Tal vez sea éste uno de los mayores méritos del novedoso ensayo de Margarita Vallejo. Haber sabido inscribir el dominio bizantino sobre el sur peninsular en el complejo juego de intereses y tensiones entre Constantinopla, Roma y Toledo (capital de la Hispania gothorum), sin olvidar el poderoso reino franco de Austrasia, ni las fronteras orientales de Bizancio cuyos movimientos espasmódicos repercutían indirectamente en la política de los Emperadores sobre el Mediterráneo. El ensanchamiento de horizonte resulta sugestivo -tributario de la lectura atenta de las fuentes siriacas y coptas que vienen a sumarse al corpus de tradición occidental- pero más aún lo es conjugar la escala de lo religioso y de lo político-militar para comprender las inflexiones y sinuosidades que secuencian esta historia desde la llegada al trono de Justino I que supuso el fin del cisma acaciano (519) hasta la caída de Cartago y de las Baleares al final del siglo VII.

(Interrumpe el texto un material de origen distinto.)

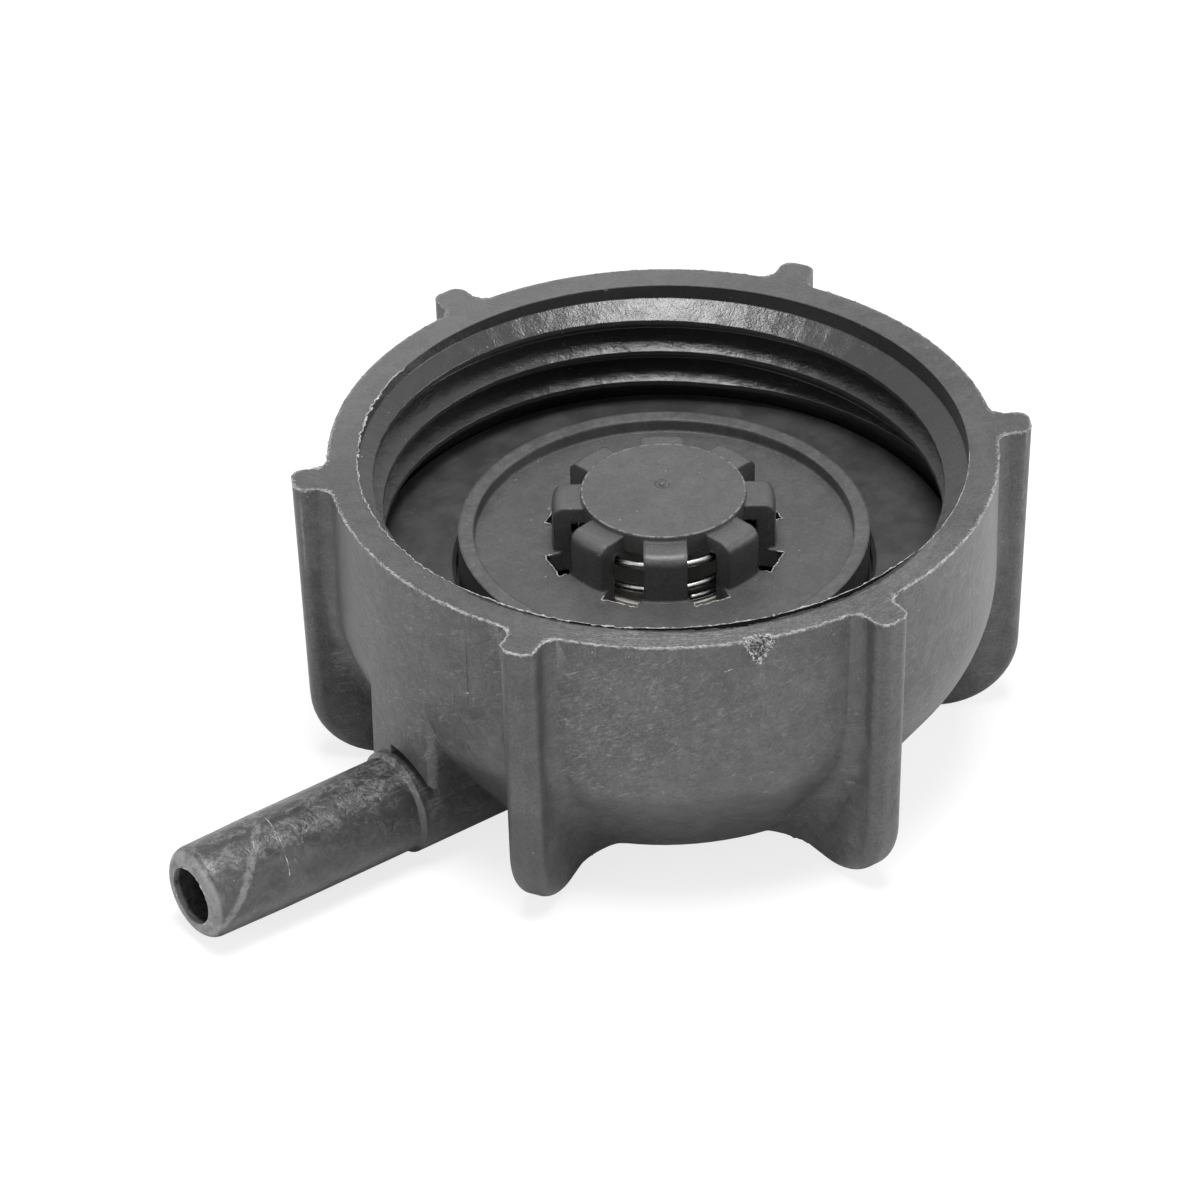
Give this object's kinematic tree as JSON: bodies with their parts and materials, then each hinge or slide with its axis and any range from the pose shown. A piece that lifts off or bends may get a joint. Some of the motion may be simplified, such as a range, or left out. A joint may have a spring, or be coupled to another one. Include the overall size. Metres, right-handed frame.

La profesora Vallejo, gran conocedora de la iglesia hispana de la tardo-antigüedad, consigue explicar así episodios hasta ahora muy controvertidos de la dominación bizantina peninsular con hipótesis de trabajo fundadas y plausibles. Es el caso de la implicación del Imperio en la disputa entre Hermegildo y su padre el rey Leovigildo. La autora demuestra que los emperadores Tiberio y Mauricio, próximos al credo de Calcedonia simpatizaron en principio con el vástago rebelde (lo que explicaría el viaje de Leandro de Sevilla a Constantinopla en favor de "la fe de los visigodos") aunque luego negociaran con el rey visigodo su neutralidad a cambio de 30.000 sueldos y probablemente la garantía de que el territorio bizantino en Hispania sería respetado. Como también se comprende en clave internacional la posterior conversión al cristianismo de Recaredo bajo el pontificado de Gregorio Magno que actuó como mediador con el Imperio.

El factor religioso fue el aglutinante esencial de las comunidades hispanas que organizadas bajo la autoridad de sus prelados oscilaron entre la obediencia arriana representada, por ejemplo, por la figura del obispo Vicente de Zaragoza y la nicena que Vallejo identifica, entre otros, con el obispo Severo de Málaga cuya inscripción en forma de tablilla se encontró a principios del siglo XX en uno de los desmontes de la Alcazaba de la ciudad. Pero son los hallazgos arqueológicos, en muchos casos con amplio material numismático y litúrgico, los que más han contribuido a renovar el conocimiento de las comunidades niceno-calcedonianas de la Bética y a releer las fuentes epigráficas y literarias en su contexto espacial. El capítulo que dedica la autora a la campaña de Leovigildo en la Bastetania y la Malacitania que tuvieron por objeto cortar las comunicaciones entre Cartagena y Málaga son un ejemplo de este método de trabajo que tan buenos resultados está dando al reciente bizantinismo español. A estas dos ciudades portuarias habría que añadir un tercer polo que ilustra la activa presencia de los griegos en Andalucía, el eje Algeciras-Medina que articuló la resistencia de las ciudades de la orilla gaditana del Estrecho a la expansión de los visigodos. La basílica de la Vega del Mar erigida en el primer tercio del siglo VI y todavía activa en los años de la rebelión de Hermenegildo ilustra la vitalidad de estas comunidades hispano-bizantinas del litoral andaluz que ahora conocemos mejor gracias al estudio ejemplar de Margarita Vallejo.